**Task prompt**. Reproduce exactly the lines from the line with "Recreate this object" through the line with "spray standing in its wall holder.", both included, and no other lines.

--- start of Material ---

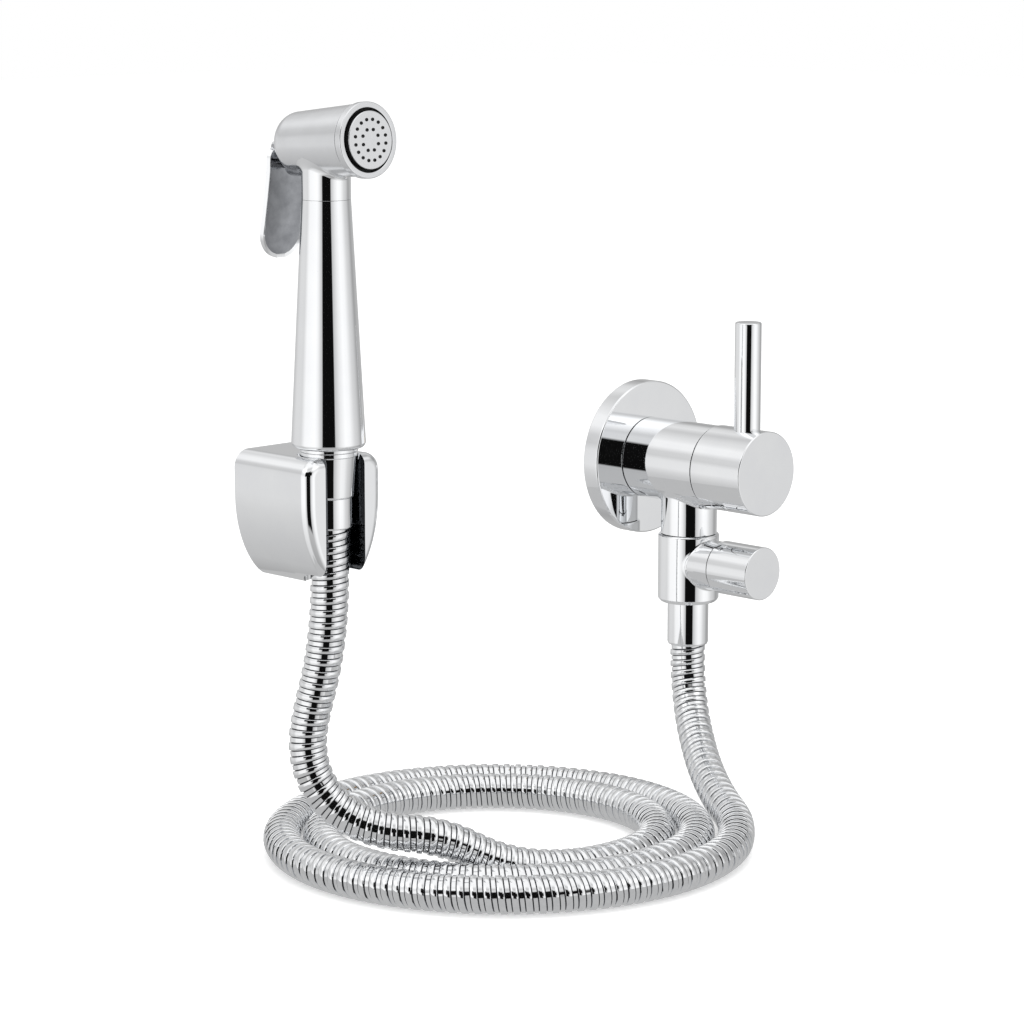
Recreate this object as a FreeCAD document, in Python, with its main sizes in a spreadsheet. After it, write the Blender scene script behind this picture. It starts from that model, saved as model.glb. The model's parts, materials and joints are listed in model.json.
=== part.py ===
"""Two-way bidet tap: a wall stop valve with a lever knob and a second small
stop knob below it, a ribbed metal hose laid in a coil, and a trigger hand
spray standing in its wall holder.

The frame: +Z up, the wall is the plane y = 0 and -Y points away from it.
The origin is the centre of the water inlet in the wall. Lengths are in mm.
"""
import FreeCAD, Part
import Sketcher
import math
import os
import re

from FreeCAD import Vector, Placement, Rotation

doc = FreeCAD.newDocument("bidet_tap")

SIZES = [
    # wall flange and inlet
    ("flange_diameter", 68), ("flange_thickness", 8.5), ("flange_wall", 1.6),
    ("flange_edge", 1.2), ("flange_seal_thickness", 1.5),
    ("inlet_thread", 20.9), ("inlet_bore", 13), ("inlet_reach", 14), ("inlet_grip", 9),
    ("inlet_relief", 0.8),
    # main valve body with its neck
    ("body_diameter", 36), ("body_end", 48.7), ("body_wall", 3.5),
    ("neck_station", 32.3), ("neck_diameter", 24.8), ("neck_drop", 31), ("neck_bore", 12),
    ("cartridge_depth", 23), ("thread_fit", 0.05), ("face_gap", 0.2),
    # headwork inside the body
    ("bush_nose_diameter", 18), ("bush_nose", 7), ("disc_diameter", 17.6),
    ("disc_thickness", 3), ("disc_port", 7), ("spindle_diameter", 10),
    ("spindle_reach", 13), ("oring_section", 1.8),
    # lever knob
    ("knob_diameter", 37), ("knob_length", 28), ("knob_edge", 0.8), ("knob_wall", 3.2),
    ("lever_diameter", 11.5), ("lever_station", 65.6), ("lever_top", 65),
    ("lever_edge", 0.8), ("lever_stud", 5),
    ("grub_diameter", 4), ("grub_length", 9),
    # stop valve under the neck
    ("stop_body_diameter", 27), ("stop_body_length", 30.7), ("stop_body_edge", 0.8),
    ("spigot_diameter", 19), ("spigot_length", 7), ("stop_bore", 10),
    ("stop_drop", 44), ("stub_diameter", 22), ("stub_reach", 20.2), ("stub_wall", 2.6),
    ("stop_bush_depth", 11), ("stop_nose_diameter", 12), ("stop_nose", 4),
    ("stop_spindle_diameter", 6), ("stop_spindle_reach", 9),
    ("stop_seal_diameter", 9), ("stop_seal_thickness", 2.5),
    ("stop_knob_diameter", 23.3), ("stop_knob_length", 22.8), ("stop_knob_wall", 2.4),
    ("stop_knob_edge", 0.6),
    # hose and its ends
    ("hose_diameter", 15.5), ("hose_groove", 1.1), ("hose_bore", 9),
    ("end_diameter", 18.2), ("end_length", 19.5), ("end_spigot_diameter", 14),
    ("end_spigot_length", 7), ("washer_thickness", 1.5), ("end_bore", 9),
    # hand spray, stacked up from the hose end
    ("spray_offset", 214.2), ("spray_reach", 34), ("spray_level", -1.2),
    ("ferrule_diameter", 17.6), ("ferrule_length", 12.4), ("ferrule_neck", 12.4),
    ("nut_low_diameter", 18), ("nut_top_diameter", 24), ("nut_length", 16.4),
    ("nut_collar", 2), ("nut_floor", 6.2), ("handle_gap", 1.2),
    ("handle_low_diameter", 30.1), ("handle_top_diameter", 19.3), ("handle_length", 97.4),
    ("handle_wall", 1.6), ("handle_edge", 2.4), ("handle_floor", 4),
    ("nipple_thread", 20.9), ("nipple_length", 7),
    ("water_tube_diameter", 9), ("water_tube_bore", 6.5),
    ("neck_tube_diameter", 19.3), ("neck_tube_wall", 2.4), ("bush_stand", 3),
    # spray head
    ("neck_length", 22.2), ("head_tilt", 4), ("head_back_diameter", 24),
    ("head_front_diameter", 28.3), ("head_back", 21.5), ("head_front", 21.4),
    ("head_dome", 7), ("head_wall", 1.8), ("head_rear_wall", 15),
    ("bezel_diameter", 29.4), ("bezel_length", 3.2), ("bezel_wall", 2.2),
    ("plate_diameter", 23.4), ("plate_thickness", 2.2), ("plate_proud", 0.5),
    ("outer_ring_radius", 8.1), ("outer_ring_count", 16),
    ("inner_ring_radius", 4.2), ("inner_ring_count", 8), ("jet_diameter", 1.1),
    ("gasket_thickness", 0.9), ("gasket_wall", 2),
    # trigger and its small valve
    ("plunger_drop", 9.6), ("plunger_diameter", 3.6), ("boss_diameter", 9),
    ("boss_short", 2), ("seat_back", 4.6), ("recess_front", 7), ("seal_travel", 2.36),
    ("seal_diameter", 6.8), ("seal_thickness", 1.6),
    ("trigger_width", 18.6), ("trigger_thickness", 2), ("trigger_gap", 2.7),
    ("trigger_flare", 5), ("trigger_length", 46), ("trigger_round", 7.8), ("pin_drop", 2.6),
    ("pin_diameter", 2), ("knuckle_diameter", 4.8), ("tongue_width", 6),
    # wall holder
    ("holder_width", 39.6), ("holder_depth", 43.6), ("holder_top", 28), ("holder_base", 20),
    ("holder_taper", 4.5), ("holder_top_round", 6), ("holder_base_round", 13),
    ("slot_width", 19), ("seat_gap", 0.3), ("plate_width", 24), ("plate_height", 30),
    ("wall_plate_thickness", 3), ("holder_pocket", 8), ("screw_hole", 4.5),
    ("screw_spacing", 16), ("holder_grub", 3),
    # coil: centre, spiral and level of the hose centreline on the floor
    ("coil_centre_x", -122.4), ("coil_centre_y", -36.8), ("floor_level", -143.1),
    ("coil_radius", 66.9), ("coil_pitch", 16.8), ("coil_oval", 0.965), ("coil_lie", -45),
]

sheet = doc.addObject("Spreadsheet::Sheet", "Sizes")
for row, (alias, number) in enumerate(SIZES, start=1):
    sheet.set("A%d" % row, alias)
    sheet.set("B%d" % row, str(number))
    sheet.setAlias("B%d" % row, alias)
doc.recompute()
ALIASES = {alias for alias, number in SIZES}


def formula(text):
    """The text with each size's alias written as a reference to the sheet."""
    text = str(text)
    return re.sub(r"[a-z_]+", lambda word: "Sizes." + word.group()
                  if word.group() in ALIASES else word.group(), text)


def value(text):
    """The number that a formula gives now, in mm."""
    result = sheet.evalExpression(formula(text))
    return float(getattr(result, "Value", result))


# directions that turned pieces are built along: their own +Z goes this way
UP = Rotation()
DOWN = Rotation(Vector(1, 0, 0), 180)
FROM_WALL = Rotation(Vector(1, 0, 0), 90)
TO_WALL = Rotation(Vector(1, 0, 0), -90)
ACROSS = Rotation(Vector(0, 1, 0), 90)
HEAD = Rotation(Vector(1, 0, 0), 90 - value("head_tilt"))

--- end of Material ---
--- start of Material ---

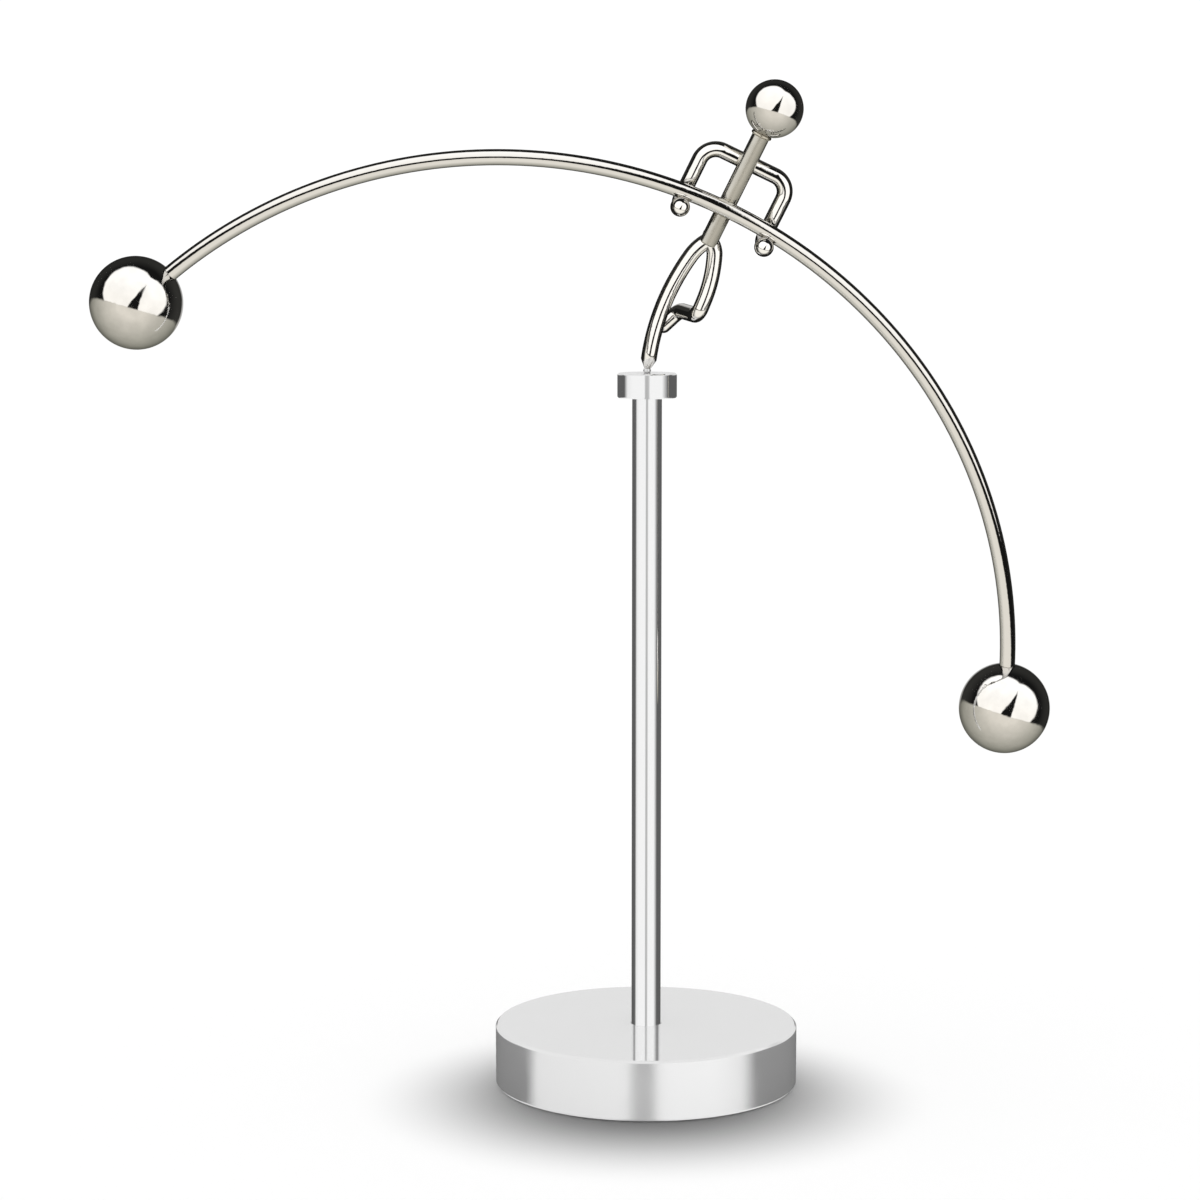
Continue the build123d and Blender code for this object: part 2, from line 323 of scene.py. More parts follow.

--- end of Material ---

**Task output**.
Recreate this object as a FreeCAD document, in Python, with its main sizes in a spreadsheet. After it, write the Blender scene script behind this picture. It starts from that model, saved as model.glb. The model's parts, materials and joints are listed in model.json.
=== part.py ===
"""Two-way bidet tap: a wall stop valve with a lever knob and a second small
stop knob below it, a ribbed metal hose laid in a coil, and a trigger hand
spray standing in its wall holder.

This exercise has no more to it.